The traditional method of installing screens in labor-intensive and the screens do not hold up well. There is a much better and easier way to install screens, and it doesn’t require a lot of experience. This project will show you how to rescreen an existing porch. You can use the same techniques detailed here for new and remodeled porches, deck enclosures, breezeways, and gazebos.

Start Composting

If you love to garden, nothing feeds your plants better than compost from your very own backyard, and its price (free!) is impossible to beat. Though you can buy a compost bin made from budget-friendly plastic or even chicken wire, assembling a cedar bin is easy. It will conceal those yard clippings and kitchen leftovers without sticking out like a sore thumb on your landscape. Check out How to Build a Compost Bin.

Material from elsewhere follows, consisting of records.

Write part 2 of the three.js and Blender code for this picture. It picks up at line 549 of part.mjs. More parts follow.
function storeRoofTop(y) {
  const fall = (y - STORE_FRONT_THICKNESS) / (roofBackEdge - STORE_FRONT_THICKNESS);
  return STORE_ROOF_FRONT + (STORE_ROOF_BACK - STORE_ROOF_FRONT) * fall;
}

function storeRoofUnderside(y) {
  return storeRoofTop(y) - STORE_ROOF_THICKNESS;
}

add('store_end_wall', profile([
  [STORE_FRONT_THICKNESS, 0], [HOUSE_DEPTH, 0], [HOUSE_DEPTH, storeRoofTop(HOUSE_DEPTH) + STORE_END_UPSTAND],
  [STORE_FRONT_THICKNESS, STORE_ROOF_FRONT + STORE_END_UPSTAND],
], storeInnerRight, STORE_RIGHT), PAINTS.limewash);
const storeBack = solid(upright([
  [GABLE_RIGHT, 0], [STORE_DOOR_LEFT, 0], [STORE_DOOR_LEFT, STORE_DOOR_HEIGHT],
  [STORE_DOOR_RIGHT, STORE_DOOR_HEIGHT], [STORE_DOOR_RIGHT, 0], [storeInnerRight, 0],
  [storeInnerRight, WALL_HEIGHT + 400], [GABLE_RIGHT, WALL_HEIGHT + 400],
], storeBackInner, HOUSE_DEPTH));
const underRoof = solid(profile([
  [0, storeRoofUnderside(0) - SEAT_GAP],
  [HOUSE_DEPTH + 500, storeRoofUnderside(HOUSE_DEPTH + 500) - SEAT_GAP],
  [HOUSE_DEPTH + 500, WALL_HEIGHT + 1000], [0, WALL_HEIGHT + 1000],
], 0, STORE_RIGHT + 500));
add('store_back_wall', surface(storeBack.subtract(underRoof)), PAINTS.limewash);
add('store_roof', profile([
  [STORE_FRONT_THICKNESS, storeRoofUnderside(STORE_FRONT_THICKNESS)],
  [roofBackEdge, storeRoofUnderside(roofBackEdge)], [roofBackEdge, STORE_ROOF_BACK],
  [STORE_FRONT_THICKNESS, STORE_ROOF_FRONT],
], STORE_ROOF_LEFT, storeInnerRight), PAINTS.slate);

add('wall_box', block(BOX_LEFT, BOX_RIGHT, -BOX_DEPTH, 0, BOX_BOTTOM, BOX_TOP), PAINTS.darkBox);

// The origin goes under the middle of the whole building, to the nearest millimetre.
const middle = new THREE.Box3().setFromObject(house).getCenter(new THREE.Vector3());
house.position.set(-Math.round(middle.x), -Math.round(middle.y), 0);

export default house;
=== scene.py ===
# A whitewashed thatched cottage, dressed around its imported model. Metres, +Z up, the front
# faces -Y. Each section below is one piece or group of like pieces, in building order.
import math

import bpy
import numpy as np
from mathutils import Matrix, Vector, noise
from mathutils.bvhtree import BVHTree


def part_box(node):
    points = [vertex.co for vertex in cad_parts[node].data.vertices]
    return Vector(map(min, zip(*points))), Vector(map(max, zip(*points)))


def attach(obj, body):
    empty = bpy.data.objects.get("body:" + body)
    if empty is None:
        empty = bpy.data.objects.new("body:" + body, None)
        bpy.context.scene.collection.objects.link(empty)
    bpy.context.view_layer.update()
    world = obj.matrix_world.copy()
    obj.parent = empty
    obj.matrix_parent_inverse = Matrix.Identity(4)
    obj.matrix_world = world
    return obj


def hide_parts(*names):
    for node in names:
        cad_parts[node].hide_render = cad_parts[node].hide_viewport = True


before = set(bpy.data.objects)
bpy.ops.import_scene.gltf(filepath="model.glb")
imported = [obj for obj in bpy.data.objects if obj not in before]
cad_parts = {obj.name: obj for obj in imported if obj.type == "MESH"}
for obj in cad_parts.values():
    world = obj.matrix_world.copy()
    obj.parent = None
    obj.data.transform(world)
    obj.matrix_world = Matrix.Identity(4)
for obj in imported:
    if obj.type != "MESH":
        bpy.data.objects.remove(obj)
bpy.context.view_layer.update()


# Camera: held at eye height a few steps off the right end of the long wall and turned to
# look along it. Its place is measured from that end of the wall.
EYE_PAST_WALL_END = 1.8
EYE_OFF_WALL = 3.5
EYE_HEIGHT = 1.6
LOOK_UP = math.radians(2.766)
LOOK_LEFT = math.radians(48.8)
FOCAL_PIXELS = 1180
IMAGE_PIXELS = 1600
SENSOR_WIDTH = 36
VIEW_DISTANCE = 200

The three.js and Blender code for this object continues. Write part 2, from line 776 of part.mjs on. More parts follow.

Give Your Garden Tools a Shed

All the rust-resistant coating in the world won’t save your garden tools if you leave them outside all the time. To create a clean, dry, and accessible locale for your pruners and shovels, plant a handsome wood lean-to shed against the house near the patio or garden. You can make one in a weekend out of off-the-shelf lumber or buy a panelized kit that screws together in under an hour.

Dine at Own Picnic Table

Building a classic picnic table with attached benches is the perfect solution to crowded family barbecues on the deck or patio. This staple of backyards and parks—with its elbow-to-elbow dining and climb-over seating—works in all terrains, so you can move off the deck and onto the grass.

Hang a Tree Swing

All kids want to fly, and every time they ride on a swing they get closer to that Peter Pan moment. But you don’t need a whole playground to feel the spring breezes swoosh by. All you need is a seat, a rope, and a sturdy tree. Making this tree swing requires few tools, and all the hardware needed to hang it can be found at your local home center.